--- Your goal ---
Below are records; quote them exactly from the first line through the line that contains "return sunk".

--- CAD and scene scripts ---
◇ ◇ ◇
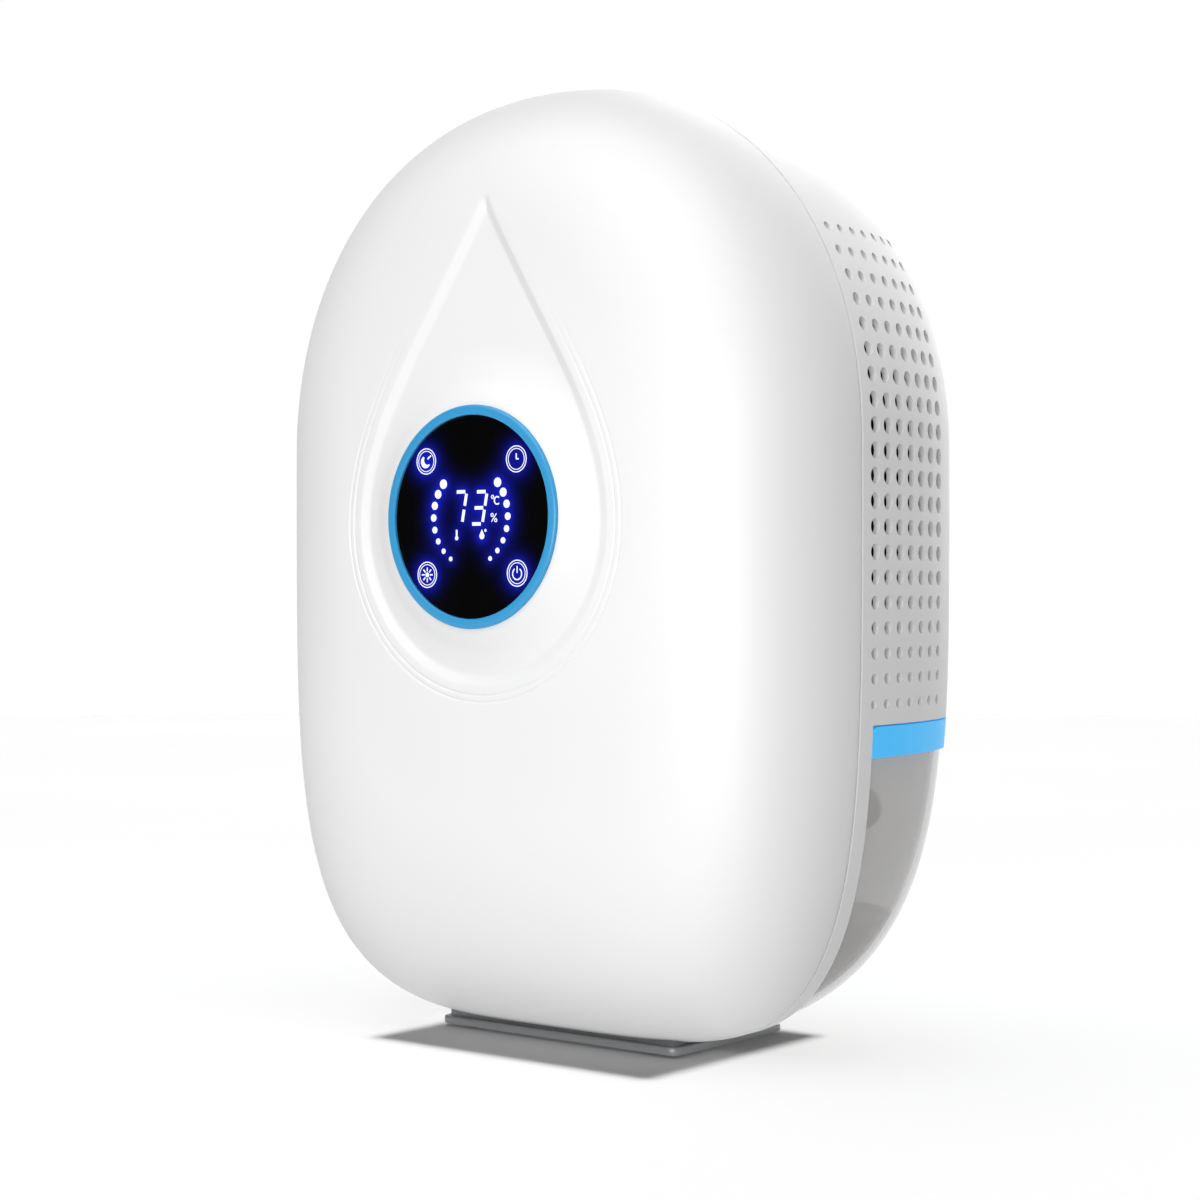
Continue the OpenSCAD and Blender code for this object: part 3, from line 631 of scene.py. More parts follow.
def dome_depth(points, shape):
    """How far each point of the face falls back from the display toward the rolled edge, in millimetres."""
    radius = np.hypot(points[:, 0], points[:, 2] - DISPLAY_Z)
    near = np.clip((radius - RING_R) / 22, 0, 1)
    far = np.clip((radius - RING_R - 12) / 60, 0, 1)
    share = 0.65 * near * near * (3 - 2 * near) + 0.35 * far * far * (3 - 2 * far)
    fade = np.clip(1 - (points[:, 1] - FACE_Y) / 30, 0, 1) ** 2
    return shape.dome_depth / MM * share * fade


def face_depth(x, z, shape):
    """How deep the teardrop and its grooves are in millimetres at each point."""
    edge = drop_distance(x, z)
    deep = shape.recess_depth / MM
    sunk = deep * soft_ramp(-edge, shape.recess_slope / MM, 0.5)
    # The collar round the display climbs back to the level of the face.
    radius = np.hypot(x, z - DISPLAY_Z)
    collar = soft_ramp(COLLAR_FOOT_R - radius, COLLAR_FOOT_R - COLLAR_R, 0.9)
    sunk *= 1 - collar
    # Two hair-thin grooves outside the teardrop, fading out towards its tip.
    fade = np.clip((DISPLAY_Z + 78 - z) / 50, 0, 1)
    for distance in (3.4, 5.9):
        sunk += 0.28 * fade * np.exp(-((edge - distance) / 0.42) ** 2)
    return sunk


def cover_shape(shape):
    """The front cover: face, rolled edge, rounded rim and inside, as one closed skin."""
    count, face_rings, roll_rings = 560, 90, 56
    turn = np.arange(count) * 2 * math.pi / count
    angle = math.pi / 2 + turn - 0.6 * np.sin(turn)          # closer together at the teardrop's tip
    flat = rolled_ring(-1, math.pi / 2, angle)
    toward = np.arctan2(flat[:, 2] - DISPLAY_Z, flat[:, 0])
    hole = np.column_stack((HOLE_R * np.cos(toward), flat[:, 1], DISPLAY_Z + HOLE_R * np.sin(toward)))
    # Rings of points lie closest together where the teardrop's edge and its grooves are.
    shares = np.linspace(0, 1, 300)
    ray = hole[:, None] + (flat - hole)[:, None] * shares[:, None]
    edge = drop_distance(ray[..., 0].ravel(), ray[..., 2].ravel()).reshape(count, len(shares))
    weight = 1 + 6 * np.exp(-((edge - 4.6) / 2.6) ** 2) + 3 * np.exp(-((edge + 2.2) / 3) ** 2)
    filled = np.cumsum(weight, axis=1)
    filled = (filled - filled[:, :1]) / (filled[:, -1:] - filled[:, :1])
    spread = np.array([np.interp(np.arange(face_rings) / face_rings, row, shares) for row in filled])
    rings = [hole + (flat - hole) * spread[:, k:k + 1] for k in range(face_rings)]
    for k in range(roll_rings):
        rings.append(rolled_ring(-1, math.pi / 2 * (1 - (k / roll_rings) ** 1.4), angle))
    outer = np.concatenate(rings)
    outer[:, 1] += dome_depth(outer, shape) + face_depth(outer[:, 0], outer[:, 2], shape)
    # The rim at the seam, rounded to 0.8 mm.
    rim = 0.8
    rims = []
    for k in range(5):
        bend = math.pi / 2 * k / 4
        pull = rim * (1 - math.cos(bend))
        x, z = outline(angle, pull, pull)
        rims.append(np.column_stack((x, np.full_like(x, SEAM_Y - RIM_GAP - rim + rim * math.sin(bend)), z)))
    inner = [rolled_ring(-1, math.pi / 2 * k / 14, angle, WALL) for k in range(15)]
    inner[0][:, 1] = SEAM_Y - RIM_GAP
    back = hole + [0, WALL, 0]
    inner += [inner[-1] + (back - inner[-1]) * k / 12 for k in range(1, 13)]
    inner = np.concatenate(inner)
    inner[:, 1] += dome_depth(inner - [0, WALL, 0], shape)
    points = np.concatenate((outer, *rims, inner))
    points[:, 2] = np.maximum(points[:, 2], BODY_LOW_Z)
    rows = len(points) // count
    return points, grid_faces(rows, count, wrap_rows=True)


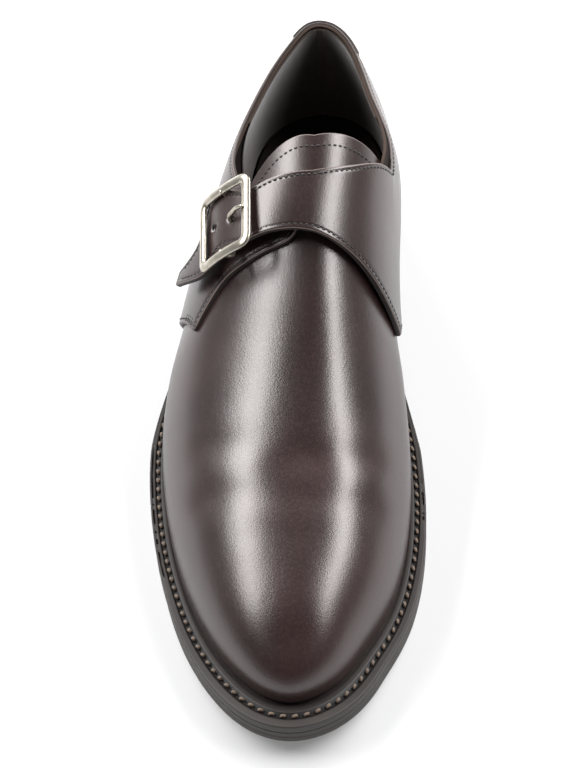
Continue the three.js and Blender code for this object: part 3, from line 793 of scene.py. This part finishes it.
◇ ◇ ◇
--- Correct result ---
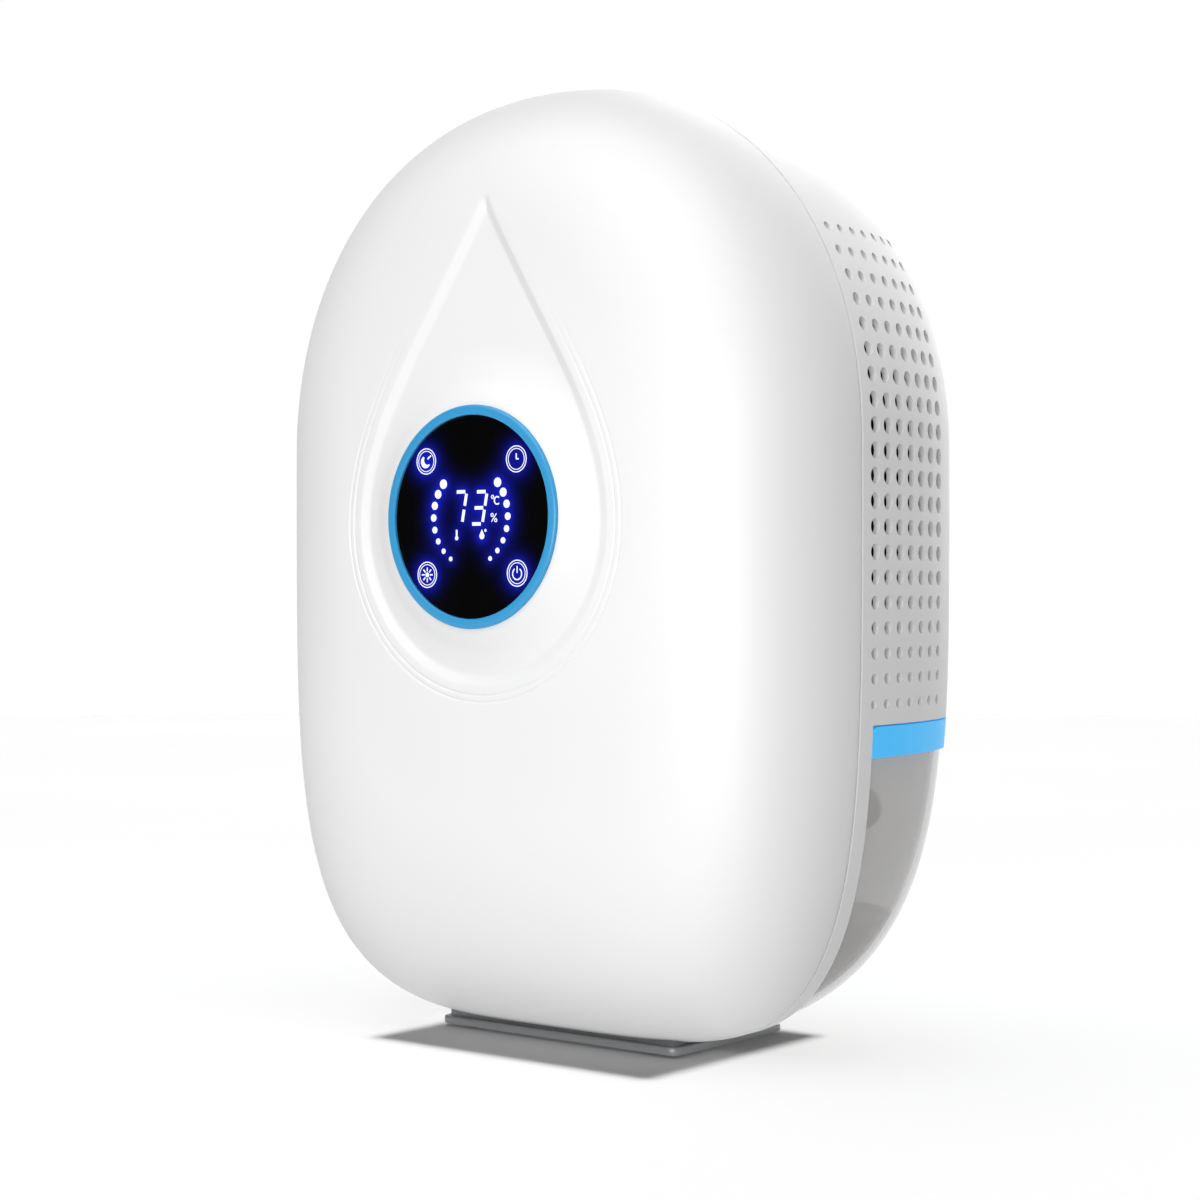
Continue the OpenSCAD and Blender code for this object: part 3, from line 631 of scene.py. More parts follow.
def dome_depth(points, shape):
    """How far each point of the face falls back from the display toward the rolled edge, in millimetres."""
    radius = np.hypot(points[:, 0], points[:, 2] - DISPLAY_Z)
    near = np.clip((radius - RING_R) / 22, 0, 1)
    far = np.clip((radius - RING_R - 12) / 60, 0, 1)
    share = 0.65 * near * near * (3 - 2 * near) + 0.35 * far * far * (3 - 2 * far)
    fade = np.clip(1 - (points[:, 1] - FACE_Y) / 30, 0, 1) ** 2
    return shape.dome_depth / MM * share * fade


def face_depth(x, z, shape):
    """How deep the teardrop and its grooves are in millimetres at each point."""
    edge = drop_distance(x, z)
    deep = shape.recess_depth / MM
    sunk = deep * soft_ramp(-edge, shape.recess_slope / MM, 0.5)
    # The collar round the display climbs back to the level of the face.
    radius = np.hypot(x, z - DISPLAY_Z)
    collar = soft_ramp(COLLAR_FOOT_R - radius, COLLAR_FOOT_R - COLLAR_R, 0.9)
    sunk *= 1 - collar
    # Two hair-thin grooves outside the teardrop, fading out towards its tip.
    fade = np.clip((DISPLAY_Z + 78 - z) / 50, 0, 1)
    for distance in (3.4, 5.9):
        sunk += 0.28 * fade * np.exp(-((edge - distance) / 0.42) ** 2)
    return sunk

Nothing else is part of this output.